全員攻撃野球で甲子園を狙う!関大北陽【後編】
前編では関大北陽の現在の練習状況、そして新チーム発足時から秋季大会までを振り返った。そして後編では、秋の8強を超えるために関大北陽の選手たちが現在どんなテーマを据えてトレーニングをしているのか。最後に春先への意気込みを伺った。
限界を超えることで心の支えとなる
トレーニング中の様子
この冬は個々の能力を上げることに注力している。特に毎年恒例となっているのが、年末の強化練習だ。クリスマス前後から年末年始休暇の直前までの数日間を強化期間に充てている。その期間は午前中に約2時間のランニングメニューをこなした後に約1時間の個人ノック、午後にも連続ティーなどで1000~1500スイングを行う。
赤松俊祐によると朝から走り込むことで足がガクガクになっているというが、「チーム全員で盛り上げるのは意識していて、しんどい時にどれだけ自分たちで明るくできるかということを意識していました」と全員でこの強化練習を乗り越えた。
「限界を超えてもらっているので、『苦しい時はあの時を思い出せ』と言っています」と辻本忠監督は選手に言い聞かせているという。自らの限界を突破するほどの練習をしてきたことが彼らの支えとなっている。
冬を超えれば勝負の時期がやってくる。指揮官が特に期待しているのが主将で中心打者の赤松だ。1年夏からレギュラーの座を勝ち取り、高校通算で18本の本塁打を放っている。
「1年生から試合に出ていた責任感からか調子を崩していたんですよね。それがだいぶ乗り越え始めた兆しを見せてくれているので、精神的には凄く強くなってきました。キャプテンをすることで人のことを考え始めて人間的な成長が見られています」と辻本監督は赤松の成長を評価している。
[page_break:伝統のメンタリティを武器に大阪の頂点へ]伝統のメンタリティを武器に大阪の頂点へ
全員で攻める野球で甲子園を目指す!
チームには柱になる選手が必要という考えから旧チームから主軸として活躍している赤松を主将に任命した。そのため、彼に対しては多くのことを要求し、時には厳しい言葉もかけたという。「この冬で自信を持てるくらいの練習をして夏には頼れる選手になろうと思っています」と意気込む赤松が4番として頼れる存在になれば打線も大きく機能するだろう。

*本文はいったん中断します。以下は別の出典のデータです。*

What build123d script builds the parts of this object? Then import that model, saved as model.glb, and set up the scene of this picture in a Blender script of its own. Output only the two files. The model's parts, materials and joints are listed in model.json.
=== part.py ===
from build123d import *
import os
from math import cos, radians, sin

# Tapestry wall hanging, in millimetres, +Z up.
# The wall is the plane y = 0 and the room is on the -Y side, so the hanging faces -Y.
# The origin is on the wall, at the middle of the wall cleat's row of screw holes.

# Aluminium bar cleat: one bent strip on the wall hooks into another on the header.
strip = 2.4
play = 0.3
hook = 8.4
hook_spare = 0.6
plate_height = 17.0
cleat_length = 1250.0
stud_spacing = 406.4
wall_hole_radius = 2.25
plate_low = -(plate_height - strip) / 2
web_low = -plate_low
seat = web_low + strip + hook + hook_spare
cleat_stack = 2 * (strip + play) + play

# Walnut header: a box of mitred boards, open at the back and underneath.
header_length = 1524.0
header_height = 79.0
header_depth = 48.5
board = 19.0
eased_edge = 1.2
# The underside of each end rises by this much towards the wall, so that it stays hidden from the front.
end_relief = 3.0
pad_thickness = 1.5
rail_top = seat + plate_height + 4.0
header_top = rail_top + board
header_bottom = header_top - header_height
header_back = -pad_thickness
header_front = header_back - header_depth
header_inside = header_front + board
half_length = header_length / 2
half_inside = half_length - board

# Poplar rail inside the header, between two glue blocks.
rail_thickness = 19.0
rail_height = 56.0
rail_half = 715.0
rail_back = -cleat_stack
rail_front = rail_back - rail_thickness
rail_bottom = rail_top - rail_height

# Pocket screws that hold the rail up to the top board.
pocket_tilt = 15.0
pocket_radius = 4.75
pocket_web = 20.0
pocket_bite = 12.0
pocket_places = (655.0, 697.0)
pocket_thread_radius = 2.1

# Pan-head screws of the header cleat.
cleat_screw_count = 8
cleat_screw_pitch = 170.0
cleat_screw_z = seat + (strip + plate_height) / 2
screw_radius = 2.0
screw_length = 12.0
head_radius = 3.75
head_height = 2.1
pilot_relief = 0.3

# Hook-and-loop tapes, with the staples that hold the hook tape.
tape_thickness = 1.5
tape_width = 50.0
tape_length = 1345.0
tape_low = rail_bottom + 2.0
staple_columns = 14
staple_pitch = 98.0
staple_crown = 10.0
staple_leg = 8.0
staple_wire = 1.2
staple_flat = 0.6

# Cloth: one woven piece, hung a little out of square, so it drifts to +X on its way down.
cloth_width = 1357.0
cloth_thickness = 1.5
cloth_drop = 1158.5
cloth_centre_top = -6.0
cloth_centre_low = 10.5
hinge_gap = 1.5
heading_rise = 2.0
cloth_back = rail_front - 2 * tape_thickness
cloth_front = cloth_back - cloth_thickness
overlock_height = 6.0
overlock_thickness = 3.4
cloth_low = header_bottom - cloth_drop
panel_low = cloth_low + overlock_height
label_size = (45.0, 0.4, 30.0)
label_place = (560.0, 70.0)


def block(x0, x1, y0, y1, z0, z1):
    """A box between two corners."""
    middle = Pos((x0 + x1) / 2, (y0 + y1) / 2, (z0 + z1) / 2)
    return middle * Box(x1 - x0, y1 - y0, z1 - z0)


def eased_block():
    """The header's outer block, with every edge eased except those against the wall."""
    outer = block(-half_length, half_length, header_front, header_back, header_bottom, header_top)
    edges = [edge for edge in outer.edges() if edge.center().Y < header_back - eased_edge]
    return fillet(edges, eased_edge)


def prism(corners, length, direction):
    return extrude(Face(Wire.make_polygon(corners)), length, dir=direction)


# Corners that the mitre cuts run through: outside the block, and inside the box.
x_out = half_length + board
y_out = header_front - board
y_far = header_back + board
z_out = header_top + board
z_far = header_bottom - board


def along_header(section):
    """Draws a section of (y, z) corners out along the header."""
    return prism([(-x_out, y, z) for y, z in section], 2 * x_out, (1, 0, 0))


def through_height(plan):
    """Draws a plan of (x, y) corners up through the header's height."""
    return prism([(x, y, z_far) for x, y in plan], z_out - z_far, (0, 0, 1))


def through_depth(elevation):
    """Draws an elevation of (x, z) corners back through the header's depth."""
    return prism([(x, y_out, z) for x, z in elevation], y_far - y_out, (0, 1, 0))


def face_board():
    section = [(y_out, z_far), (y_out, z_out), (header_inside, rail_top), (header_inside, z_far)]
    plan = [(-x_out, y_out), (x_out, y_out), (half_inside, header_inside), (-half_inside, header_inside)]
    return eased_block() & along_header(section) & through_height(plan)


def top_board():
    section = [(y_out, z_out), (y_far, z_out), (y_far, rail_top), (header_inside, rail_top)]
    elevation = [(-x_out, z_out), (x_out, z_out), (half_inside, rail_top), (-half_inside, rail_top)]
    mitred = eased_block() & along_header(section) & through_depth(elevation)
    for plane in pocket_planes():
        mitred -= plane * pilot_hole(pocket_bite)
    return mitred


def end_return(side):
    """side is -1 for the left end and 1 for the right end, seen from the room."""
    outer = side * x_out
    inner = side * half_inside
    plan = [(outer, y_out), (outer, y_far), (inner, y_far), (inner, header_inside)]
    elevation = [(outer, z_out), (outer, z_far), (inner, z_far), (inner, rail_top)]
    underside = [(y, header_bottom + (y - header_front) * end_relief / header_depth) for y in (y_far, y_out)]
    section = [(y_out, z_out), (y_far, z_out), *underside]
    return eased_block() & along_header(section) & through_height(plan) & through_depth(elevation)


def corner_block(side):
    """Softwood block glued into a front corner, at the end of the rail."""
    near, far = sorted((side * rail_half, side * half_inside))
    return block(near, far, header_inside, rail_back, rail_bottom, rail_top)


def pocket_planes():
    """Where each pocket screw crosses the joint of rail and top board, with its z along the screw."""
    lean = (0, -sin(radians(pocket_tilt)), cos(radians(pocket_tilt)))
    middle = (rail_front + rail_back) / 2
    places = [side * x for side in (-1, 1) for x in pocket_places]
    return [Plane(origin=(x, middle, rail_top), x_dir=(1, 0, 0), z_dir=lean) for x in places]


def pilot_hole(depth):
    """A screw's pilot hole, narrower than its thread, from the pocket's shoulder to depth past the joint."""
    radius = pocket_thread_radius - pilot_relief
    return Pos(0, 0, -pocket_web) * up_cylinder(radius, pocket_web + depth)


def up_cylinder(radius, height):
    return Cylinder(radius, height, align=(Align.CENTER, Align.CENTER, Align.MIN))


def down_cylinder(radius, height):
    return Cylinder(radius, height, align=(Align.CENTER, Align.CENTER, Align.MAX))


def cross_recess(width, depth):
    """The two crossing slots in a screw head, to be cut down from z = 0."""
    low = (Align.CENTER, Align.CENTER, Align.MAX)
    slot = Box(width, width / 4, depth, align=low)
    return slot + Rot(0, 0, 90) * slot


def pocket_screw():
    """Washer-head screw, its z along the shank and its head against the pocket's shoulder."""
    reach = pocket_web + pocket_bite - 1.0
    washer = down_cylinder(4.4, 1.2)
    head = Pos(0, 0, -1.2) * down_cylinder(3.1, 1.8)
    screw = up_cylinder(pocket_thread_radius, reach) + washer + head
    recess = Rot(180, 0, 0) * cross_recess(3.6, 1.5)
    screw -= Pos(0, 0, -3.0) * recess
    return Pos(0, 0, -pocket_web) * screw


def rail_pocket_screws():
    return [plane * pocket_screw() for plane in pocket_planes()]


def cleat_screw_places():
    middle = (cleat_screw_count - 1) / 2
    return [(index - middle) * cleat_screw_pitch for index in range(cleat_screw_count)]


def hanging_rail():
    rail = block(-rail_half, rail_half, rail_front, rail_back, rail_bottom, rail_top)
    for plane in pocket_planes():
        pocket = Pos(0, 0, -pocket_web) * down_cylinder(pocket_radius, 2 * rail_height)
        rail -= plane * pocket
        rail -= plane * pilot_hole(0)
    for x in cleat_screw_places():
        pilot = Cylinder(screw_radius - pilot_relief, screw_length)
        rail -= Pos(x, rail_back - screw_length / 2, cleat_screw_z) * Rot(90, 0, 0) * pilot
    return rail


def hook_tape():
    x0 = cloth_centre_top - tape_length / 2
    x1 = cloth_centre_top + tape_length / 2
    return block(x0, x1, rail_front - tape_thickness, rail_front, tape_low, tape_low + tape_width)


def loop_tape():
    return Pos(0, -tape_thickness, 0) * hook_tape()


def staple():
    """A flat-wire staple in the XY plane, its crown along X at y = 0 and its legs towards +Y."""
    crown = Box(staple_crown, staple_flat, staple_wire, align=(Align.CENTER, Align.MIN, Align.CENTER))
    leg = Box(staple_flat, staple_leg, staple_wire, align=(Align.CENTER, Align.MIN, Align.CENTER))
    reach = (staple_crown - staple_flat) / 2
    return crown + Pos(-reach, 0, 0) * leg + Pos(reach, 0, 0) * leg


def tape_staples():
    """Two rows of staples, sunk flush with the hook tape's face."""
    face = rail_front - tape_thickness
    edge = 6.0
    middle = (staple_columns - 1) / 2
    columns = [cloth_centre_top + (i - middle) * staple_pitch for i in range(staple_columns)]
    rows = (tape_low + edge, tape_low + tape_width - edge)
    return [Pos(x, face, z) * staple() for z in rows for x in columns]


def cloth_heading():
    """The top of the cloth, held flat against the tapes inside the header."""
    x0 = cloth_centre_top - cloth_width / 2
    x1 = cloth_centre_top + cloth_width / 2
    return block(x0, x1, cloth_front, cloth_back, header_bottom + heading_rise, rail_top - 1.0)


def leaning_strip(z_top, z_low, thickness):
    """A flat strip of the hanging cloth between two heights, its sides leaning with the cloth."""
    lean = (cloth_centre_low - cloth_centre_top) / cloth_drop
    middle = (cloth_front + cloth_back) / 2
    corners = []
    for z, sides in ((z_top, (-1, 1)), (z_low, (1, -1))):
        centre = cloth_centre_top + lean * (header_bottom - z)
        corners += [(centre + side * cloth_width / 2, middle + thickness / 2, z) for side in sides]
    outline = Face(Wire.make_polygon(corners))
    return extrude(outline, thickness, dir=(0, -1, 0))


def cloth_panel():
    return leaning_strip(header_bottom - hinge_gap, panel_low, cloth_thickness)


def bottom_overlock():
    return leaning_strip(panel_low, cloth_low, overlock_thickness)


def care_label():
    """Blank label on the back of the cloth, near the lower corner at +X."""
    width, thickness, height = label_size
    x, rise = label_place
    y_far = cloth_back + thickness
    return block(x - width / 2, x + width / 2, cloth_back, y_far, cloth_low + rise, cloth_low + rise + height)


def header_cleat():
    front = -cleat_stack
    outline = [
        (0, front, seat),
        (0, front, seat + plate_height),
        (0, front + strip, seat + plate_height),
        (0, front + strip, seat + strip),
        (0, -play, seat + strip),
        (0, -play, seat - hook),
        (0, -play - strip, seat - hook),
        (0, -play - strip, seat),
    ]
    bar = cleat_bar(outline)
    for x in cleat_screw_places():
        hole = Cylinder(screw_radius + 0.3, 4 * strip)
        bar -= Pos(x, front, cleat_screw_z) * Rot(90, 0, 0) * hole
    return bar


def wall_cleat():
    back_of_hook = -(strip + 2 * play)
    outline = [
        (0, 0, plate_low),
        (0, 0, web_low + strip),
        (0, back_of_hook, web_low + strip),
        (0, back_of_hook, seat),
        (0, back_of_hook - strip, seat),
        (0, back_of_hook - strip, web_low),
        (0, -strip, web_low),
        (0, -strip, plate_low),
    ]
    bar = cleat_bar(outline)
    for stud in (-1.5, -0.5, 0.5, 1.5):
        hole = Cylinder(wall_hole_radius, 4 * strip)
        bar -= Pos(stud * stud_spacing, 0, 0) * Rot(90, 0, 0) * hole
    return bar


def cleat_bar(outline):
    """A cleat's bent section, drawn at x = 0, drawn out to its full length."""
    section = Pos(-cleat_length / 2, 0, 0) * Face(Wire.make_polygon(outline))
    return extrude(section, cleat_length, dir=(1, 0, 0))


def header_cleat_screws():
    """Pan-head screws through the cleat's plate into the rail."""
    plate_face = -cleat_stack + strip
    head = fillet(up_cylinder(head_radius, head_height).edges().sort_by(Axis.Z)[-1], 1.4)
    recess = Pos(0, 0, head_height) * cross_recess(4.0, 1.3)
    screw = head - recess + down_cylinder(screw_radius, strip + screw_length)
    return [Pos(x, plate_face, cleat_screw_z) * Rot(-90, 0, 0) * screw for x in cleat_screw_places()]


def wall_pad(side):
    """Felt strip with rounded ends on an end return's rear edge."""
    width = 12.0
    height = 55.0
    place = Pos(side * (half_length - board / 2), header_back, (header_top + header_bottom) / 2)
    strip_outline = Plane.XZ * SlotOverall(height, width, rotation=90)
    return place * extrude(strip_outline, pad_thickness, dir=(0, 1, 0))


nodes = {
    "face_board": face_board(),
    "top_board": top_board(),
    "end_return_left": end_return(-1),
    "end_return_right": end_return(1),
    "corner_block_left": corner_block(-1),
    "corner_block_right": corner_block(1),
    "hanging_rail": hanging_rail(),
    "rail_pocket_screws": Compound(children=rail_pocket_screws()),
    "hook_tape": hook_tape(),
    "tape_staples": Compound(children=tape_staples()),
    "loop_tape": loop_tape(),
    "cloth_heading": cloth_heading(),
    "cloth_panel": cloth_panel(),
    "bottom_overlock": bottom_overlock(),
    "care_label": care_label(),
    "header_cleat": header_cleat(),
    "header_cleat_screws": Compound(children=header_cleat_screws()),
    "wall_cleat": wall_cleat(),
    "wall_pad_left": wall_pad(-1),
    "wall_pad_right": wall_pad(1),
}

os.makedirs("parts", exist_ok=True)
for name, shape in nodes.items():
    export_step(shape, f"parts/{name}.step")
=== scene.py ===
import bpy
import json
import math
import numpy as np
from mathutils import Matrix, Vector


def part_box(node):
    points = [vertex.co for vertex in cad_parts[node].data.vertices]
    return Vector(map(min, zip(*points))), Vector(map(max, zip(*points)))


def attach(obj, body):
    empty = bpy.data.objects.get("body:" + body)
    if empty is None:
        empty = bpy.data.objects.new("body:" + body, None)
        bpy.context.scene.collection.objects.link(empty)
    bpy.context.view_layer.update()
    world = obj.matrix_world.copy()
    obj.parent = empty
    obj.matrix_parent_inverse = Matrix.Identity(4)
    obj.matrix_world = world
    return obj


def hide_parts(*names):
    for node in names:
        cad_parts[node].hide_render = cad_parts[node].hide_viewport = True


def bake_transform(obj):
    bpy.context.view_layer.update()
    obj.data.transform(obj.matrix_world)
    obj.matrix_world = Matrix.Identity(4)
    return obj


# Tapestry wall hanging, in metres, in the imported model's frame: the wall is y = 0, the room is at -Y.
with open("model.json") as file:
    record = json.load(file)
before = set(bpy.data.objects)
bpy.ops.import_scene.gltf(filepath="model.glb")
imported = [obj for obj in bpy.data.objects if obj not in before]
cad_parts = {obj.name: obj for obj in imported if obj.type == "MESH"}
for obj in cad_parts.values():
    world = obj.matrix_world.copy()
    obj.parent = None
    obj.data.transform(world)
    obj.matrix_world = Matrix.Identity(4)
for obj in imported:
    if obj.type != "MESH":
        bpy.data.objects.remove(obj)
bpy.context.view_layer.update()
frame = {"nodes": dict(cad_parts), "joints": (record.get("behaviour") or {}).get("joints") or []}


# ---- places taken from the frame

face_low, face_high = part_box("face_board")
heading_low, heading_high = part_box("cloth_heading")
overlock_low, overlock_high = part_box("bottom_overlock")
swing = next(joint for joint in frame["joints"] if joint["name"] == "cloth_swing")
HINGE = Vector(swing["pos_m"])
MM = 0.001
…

関大北陽が最後に甲子園に出たのは校名変更前の2007年春。2008年に今の校名となってからは甲子園に手が届いていない。伝統校といえどもかつてはPL学園や上宮、現在は大阪桐蔭や履正社といった強豪校が居並ぶ激戦区を勝ち抜くのは容易ではないのだ。
強豪校と戦うために大切なことは何なのか。辻本監督は「試合やる前から負けないことですかね」と話す。力のあるチームと戦うときには気持ちで負けないこと。「大阪は常に王者がいる中で北陽は戦っているので、先輩方が培われてきた気概を彼らは継承して戦ってくれていると思います」と指揮官は胸を張る。
そしてその魂は確実に現役の選手にも伝わっていた。赤松はチームの特色と目標をこう語る。「今年のチームの特徴は気迫があって、気持ちで攻められる選手が多いと思います。ここ一番のチャンスで引かないで、全員で攻められるようなチームを目指して、絶対に甲子園に行きたいです」。
激戦区を勝ち抜くために培われた伝統のメンタリティを武器に大阪の頂点を獲りに行く。